Your task: Could you give the data below again, exactly and completely?

Provided data:
□ □ □ □

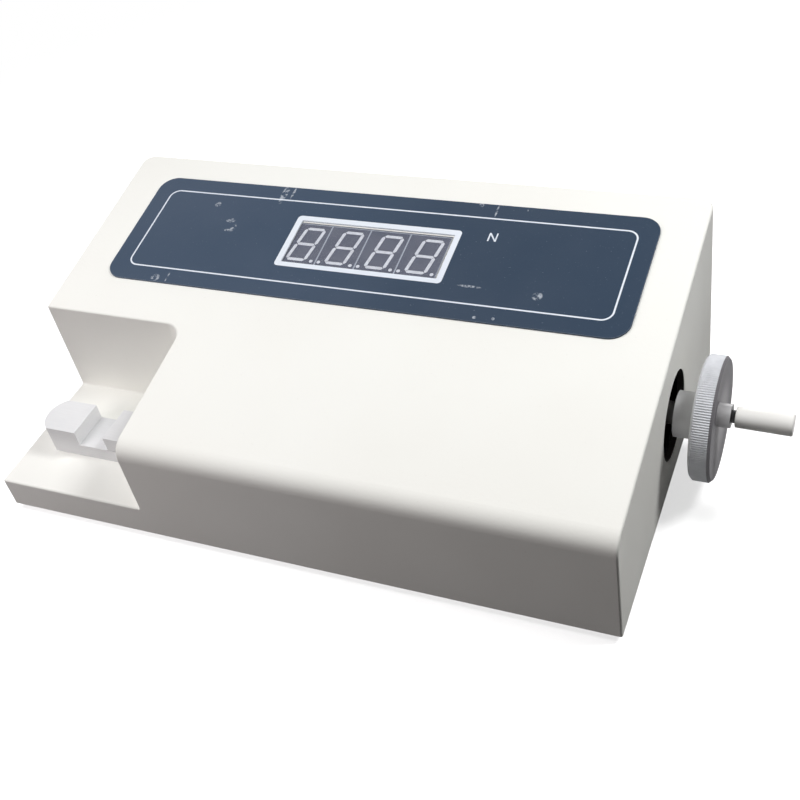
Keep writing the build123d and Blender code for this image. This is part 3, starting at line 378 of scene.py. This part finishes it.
def rounded_frame(box, radius):
    """Distance from a rounded rectangle on the film, negative inside it."""
    reach = []
    for value, low, high in ((film_x, *box[:2]), (film_s, *box[2:])):
        from_middle = film.math("ABSOLUTE", film.less(value, (low + high) / 2))
        reach.append(film.less(from_middle, (high - low) / 2 - radius))
    outside = [film.math("POWER", film.math("MAXIMUM", value, 0.0), 2.0) for value in reach]
    corner = film.math("SQRT", film.math("ADD", *outside))
    inner = film.math("MINIMUM", film.math("MAXIMUM", *reach), 0.0)
    return film.less(film.math("ADD", corner, inner), radius)


def film_spot(x, s, width, height):
    """1 in the middle of a spot on the film and 0 outside it."""
    reach = [
        film.math("POWER", film.math("DIVIDE", film.less(value, middle), half), 2.0)
        for value, middle, half in ((film_x, x, width), (film_s, s, height))
    ]
    return film.ramp(film.math("ADD", *reach), 1.0, 0.4)


line = film.ramp(film.math("ABSOLUTE", rounded_frame(LINE_BOX, LINE_CORNER)), LINE_EDGE, LINE_CORE)
window_frame = film.ramp(rounded_frame(WINDOW_BOX, WINDOW_CORNER), 0.10, -0.10)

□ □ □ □

Solution:
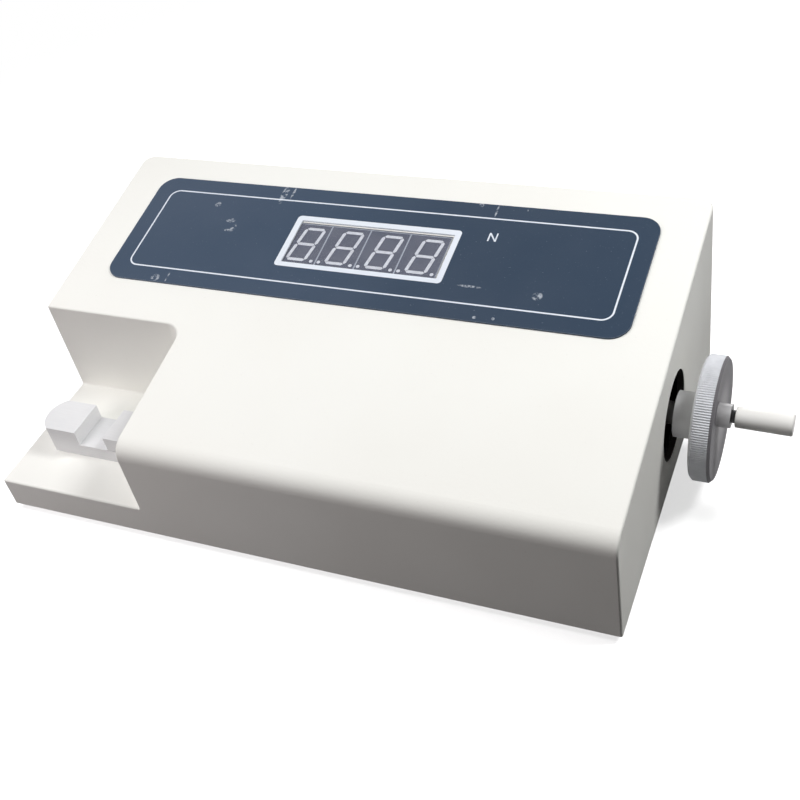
Keep writing the build123d and Blender code for this image. This is part 3, starting at line 378 of scene.py. This part finishes it.
def rounded_frame(box, radius):
    """Distance from a rounded rectangle on the film, negative inside it."""
    reach = []
    for value, low, high in ((film_x, *box[:2]), (film_s, *box[2:])):
        from_middle = film.math("ABSOLUTE", film.less(value, (low + high) / 2))
        reach.append(film.less(from_middle, (high - low) / 2 - radius))
    outside = [film.math("POWER", film.math("MAXIMUM", value, 0.0), 2.0) for value in reach]
    corner = film.math("SQRT", film.math("ADD", *outside))
    inner = film.math("MINIMUM", film.math("MAXIMUM", *reach), 0.0)
    return film.less(film.math("ADD", corner, inner), radius)


def film_spot(x, s, width, height):
    """1 in the middle of a spot on the film and 0 outside it."""
    reach = [
        film.math("POWER", film.math("DIVIDE", film.less(value, middle), half), 2.0)
        for value, middle, half in ((film_x, x, width), (film_s, s, height))
    ]
    return film.ramp(film.math("ADD", *reach), 1.0, 0.4)


line = film.ramp(film.math("ABSOLUTE", rounded_frame(LINE_BOX, LINE_CORNER)), LINE_EDGE, LINE_CORE)
window_frame = film.ramp(rounded_frame(WINDOW_BOX, WINDOW_CORNER), 0.10, -0.10)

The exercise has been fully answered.